Repeat verbatim, and only, the lines of the data below, beginning at the line that contains "in the middle." and stopping after the line that contains "Vector(map(max, high, point))".

# SUPPLIED DATA:
+===+
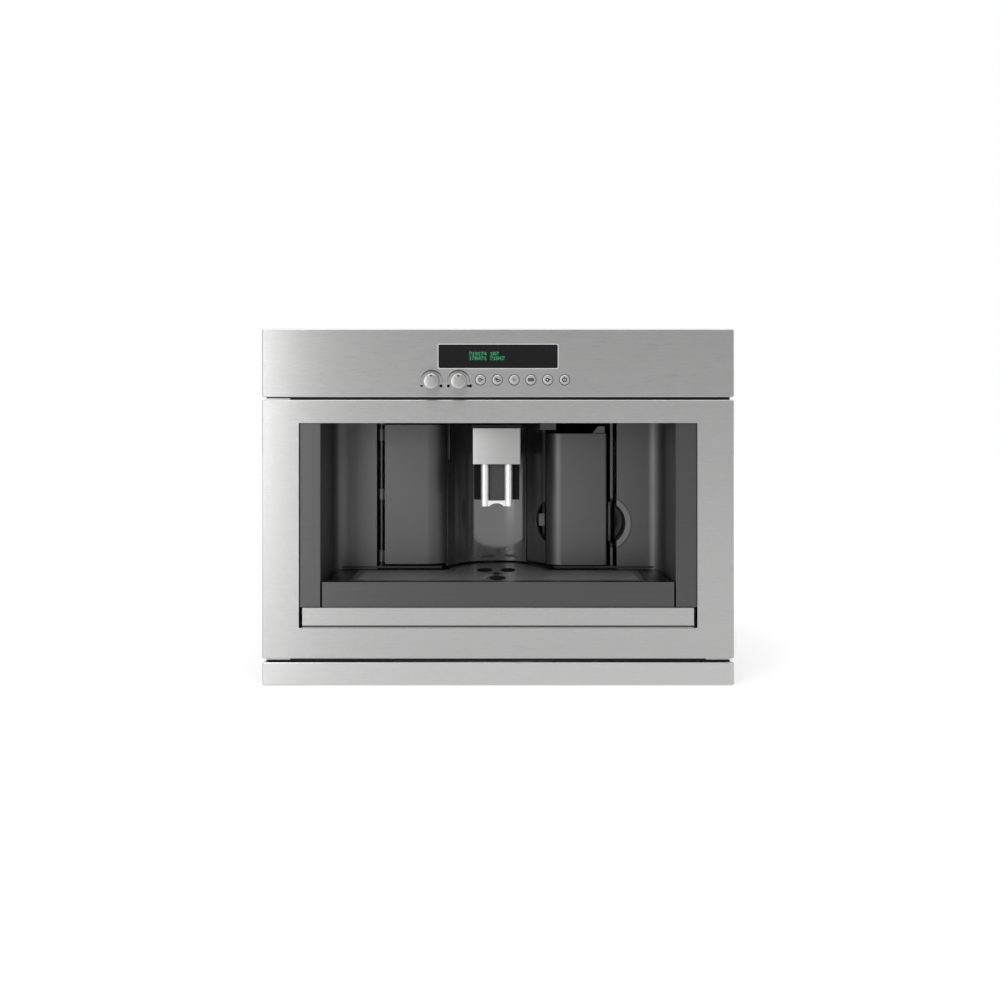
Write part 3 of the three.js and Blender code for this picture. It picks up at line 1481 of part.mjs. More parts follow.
piece("infuser", infuser(), satinBlack);
piece("grounds_container", groundsContainer(), satinBlack);
piece("boiler", boiler(), aluminium);
piece("pump", pump(), satinBlack);
piece("power_board", powerBoard(), circuitGreen);

// ------------------------------------------------------------------ mains inlet and switch

const housingDepth = 20;
const housingFlange = 4;
const socketShell = 2.5;
const pinPitch = 7;
const pinWidth = 2;
const pinHeight = 4;
const earthPinRise = 3;

// A flanged body with a well in its rear face.
function rearHousing(x, half, tall, flangeDepth, well, wellDepth) {
  const flange = box(
    x - half - housingFlange, x + half + housingFlange, rearFace, rearFace + flangeDepth,
    inletZ - tall - housingFlange, inletZ + tall + housingFlange,
  );
  const body = box(
    x - half, x + half, casingBack - housingDepth, rearFace + over, inletZ - tall, inletZ + tall,
  );
  const hollow = box(
    x - half + well, x + half - well, casingBack - wellDepth, rearFace + 2 * flangeDepth,
    inletZ - tall + well, inletZ + tall - well,
  );
  return cut(join(flange, body), hollow);
}

function mainsInlet() {
  const pins = [-pinPitch, 0, pinPitch].map((offset) => {
    const z = inletZ + (offset ? 0 : earthPinRise);
    const x = inletX + offset;
    return box(
      x - pinWidth / 2, x + pinWidth / 2, casingBack - 0.75 * housingDepth, rearFace - pinWidth,
      z - pinHeight / 2, z + pinHeight / 2,
    );
  });
  const socket = rearHousing(
    inletX, socketHalf, socketTall, inletFlange, socketShell, 0.7 * housingDepth,
  );
  return join(socket, ...pins);
}

function switchHousing() {
  const half = rockerHalf + fit + housingWall;
  const tall = rockerTall + 2 * housingWall;
  return rearHousing(switchX, half, tall, inletFlange / 2, housingWall, 0.6 * housingDepth);
}

// The rocker turns about a pivot along X; its rear face is bent in the middle.
function mainsSwitch() {
  const turn = degrees(rockerTilt);
  const pivotY = casingBack - housingDepth / 5;
  const outline = [
    [-5, -3], [3, -rockerTall], [6.4, -rockerTall], [4.2, 0], [6.4, rockerTall], [3, rockerTall], [-5, 3],
  ].map(([y, z]) => [
    pivotY + y * Math.cos(turn) - z * Math.sin(turn),
    inletZ + y * Math.sin(turn) + z * Math.cos(turn),
  ]);
  return sideways(polygon(outline), switchX - rockerHalf, switchX + rockerHalf);
}

piece("mains_inlet", mainsInlet(), satinBlack);
piece("switch_housing", switchHousing(), satinBlack);
piece("mains_switch", mainsSwitch(), satinBlack);

export default machine;
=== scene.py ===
# A built-in coffee machine in a plain studio.
# Piece outlines are written in millimetres from the stainless front face: X to the right, Y back
# into the cabinet, Z up from the lower edge. `place` turns them into the metres of the model.
import math

import bmesh
import bpy
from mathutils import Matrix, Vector


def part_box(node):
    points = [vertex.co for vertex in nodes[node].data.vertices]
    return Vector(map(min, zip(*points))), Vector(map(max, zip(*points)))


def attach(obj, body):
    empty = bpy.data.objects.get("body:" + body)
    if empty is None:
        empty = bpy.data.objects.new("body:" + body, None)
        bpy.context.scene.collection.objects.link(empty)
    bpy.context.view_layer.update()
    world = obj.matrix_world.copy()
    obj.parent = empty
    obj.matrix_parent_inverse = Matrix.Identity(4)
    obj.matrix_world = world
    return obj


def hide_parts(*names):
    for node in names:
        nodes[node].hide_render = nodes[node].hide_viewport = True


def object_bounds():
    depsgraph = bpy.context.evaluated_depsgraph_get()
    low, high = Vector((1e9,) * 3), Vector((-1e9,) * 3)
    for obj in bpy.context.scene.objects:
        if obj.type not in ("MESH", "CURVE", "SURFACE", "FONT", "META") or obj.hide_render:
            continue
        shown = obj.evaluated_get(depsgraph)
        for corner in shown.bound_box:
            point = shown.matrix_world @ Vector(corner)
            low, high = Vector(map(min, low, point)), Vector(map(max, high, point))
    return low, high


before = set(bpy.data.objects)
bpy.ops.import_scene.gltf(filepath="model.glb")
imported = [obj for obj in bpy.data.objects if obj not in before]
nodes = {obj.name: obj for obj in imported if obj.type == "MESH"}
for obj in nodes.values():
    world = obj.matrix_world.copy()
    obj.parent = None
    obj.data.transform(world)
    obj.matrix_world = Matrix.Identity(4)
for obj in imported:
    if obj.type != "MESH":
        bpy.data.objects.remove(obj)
cad_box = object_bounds()

MM = 0.001
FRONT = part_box("front_frame")[0].y  # the stainless front face


def place(x, y, z):
    return Vector((x * MM, FRONT + y * MM, z * MM))


def box_of(node):
    """The node's corners in millimetres: (x0, y0, z0), (x1, y1, z1)."""
    return [(c.x / MM, (c.y - FRONT) / MM, c.z / MM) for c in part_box(node)]


# ------------------------------------------------------------------ camera

VIEW_DISTANCE = 1.3
FRAME_PIXELS = 1000
FOCAL_PIXELS = 1032.2  # focal length in pixels of that frame
EYE_HEIGHT = 0.3343
VANISHING_X, VANISHING_Y = 498.1, 420.0  # pixel that the camera looks at squarely


def make_camera():
    data = bpy.data.cameras.new("camera")
    data.sensor_width = 36
    data.lens = data.sensor_width * FOCAL_PIXELS / FRAME_PIXELS
    data.shift_x = (FRAME_PIXELS / 2 - VANISHING_X) / FRAME_PIXELS
    data.shift_y = (VANISHING_Y - FRAME_PIXELS / 2) / FRAME_PIXELS
    camera = bpy.data.objects.new("camera", data)
    camera.location = (0, FRONT - VIEW_DISTANCE, EYE_HEIGHT)
    camera.rotation_euler = (math.pi / 2, 0, 0)
    bpy.context.scene.collection.objects.link(camera)
    bpy.context.scene.camera = camera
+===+
# ANSWER TO THE PROBLEM:
// The rocker turns about a pivot along X; its rear face is bent in the middle.
function mainsSwitch() {
  const turn = degrees(rockerTilt);
  const pivotY = casingBack - housingDepth / 5;
  const outline = [
    [-5, -3], [3, -rockerTall], [6.4, -rockerTall], [4.2, 0], [6.4, rockerTall], [3, rockerTall], [-5, 3],
  ].map(([y, z]) => [
    pivotY + y * Math.cos(turn) - z * Math.sin(turn),
    inletZ + y * Math.sin(turn) + z * Math.cos(turn),
  ]);
  return sideways(polygon(outline), switchX - rockerHalf, switchX + rockerHalf);
}

piece("mains_inlet", mainsInlet(), satinBlack);
piece("switch_housing", switchHousing(), satinBlack);
piece("mains_switch", mainsSwitch(), satinBlack);

export default machine;
=== scene.py ===
# A built-in coffee machine in a plain studio.
# Piece outlines are written in millimetres from the stainless front face: X to the right, Y back
# into the cabinet, Z up from the lower edge. `place` turns them into the metres of the model.
import math

import bmesh
import bpy
from mathutils import Matrix, Vector


def part_box(node):
    points = [vertex.co for vertex in nodes[node].data.vertices]
    return Vector(map(min, zip(*points))), Vector(map(max, zip(*points)))


def attach(obj, body):
    empty = bpy.data.objects.get("body:" + body)
    if empty is None:
        empty = bpy.data.objects.new("body:" + body, None)
        bpy.context.scene.collection.objects.link(empty)
    bpy.context.view_layer.update()
    world = obj.matrix_world.copy()
    obj.parent = empty
    obj.matrix_parent_inverse = Matrix.Identity(4)
    obj.matrix_world = world
    return obj


def hide_parts(*names):
    for node in names:
        nodes[node].hide_render = nodes[node].hide_viewport = True


def object_bounds():
    depsgraph = bpy.context.evaluated_depsgraph_get()
    low, high = Vector((1e9,) * 3), Vector((-1e9,) * 3)
    for obj in bpy.context.scene.objects:
        if obj.type not in ("MESH", "CURVE", "SURFACE", "FONT", "META") or obj.hide_render:
            continue
        shown = obj.evaluated_get(depsgraph)
        for corner in shown.bound_box:
            point = shown.matrix_world @ Vector(corner)
            low, high = Vector(map(min, low, point)), Vector(map(max, high, point))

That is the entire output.